Te lapa, dynamic, transient, and deep in the water, is in all these respects quite distinct from ordinary phosphorescence…common phosphorescence is most profuse within a mile or so of reefs and coasts, whereas te lapa does not begin until 8 or 9 miles offshore.
Lewis believed that he could trace te lapa’s formation to “deep swell movement, perhaps to ground swell or backwash waves reflected from land or reefs.”
Other scientists have chalked it up to bioluminescent marine organisms responding to subtle energy disturbances. Some organisms, such as plankton, emit a glowing light when disturbed. This can take on a green, blue, or white colour. Underwater currents or waves hitting underwater structures near islands might cause trails of light to appear. This could create the illusion of a directional flash moving through the water. However, critics of this theory argue that bioluminescence is generally scattered and does not form in straight lines.

Bioluminescence in the waves. Photo: Retha Wepener
Another theory involves electrical or tectonic forces. Some scientists speculate that underwater volcanic islands might generate natural electrical discharges because of tectonic or geothermal activity. Latent activity can cause materials like quartz to generate electricity or light under stress. In theory, these discharges could be visible as quick, flashing lines. However, this remains speculative, with no hard evidence.
Some researchers propose that te lapa could be light refracting or reflecting underwater. Possibly influenced by the interaction of moonlight, ocean swells, and sea floor topography, this theory suggests that the flashes are nothing more than an optical illusion, where light is channelled or bent through temperature layers in the water.
Richard Feinberg, a professor at Kent State University, searched for te lapa between 2007 and 2008. However, he did not witness it.
“[My] attempt to document te lapa ended in frustration. I even noted in my journal feeling as if I had been searching for the abominable snowman,” Feinberg wrote.
What does a Polynesian navigator say?
Marianne George has been studying te lapa for several decades, and does not believe it is bioluminescence. She ruled out several natural phenomena, claiming:
I was already very familiar with a lot of lights one sees at sea: bioluminescence and luminescence that appear in the glowing wake of a vessel in both inland seas and offshore, St Elmo’s fire in the rigging, shooting stars, satellites, comets, the green flash, and strange lights and colors that occur at sunset.
George states that te lapa does not resemble any of these phenomena, and behaves very differently.
In the 1990s, she visited Taumako in the Solomon Islands and befriended a local legend, an experienced Polynesian navigator named Te Aliki Koloso Kahia Kaveia.
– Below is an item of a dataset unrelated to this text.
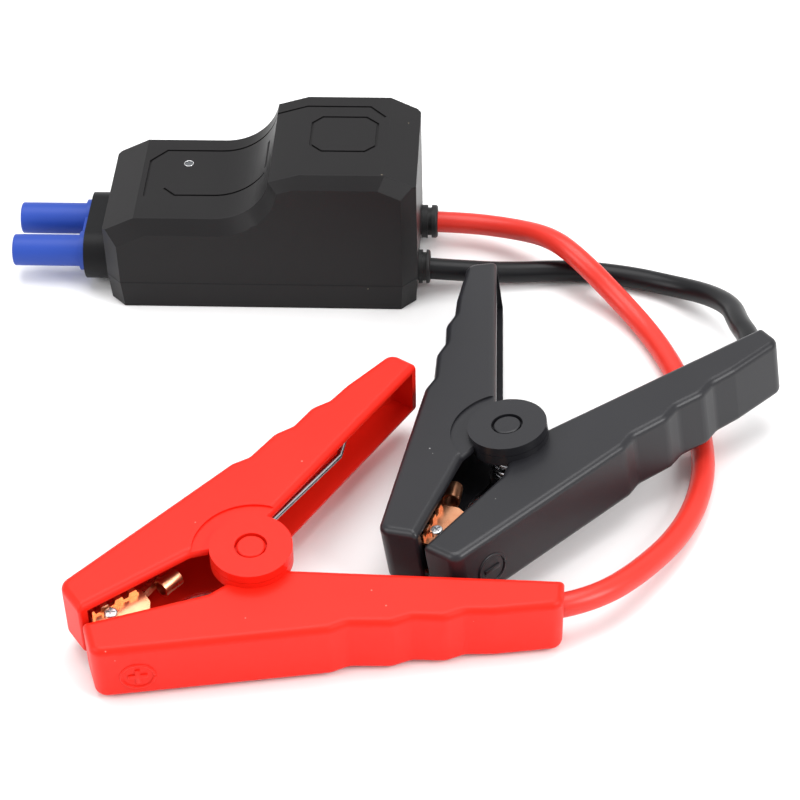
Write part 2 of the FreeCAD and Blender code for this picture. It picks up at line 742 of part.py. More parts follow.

The two of them frequently went out on the water and claimed to have experienced te lapa. George saw that the lights were sometimes skirting on the water’s surface and sometimes below. Kaveia insisted te lapa was above the surface.

Ancient Polynesian Navigators. Photo: Shutterstock AI
George and Kaveia believe te lapa may be the result of ocean swells bouncing off the islands, the resulting waves meeting each other at certain points, and reflecting light caused by tectonic activity on the ocean floor.
“Te lapa may be the result of magnetic or electrical fields that are caused by the same tectonic energy emissions manifesting atmospheric light and color effects in the atmosphere as well as piezoelectric emissions prior to earthquakes,” George says.
Conclusion
Polynesian navigators believe te lapa is a guardian force that looks out for seafarers, appearing when a person is most in need of its assistance. They say that experiencing te lapa is a sacred gift and has played a key role in the story of the voyagers who made the Pacific islands their home. Te lapa and other unconventional navigation tools might encourage sailors to develop a crucial skill: intuition.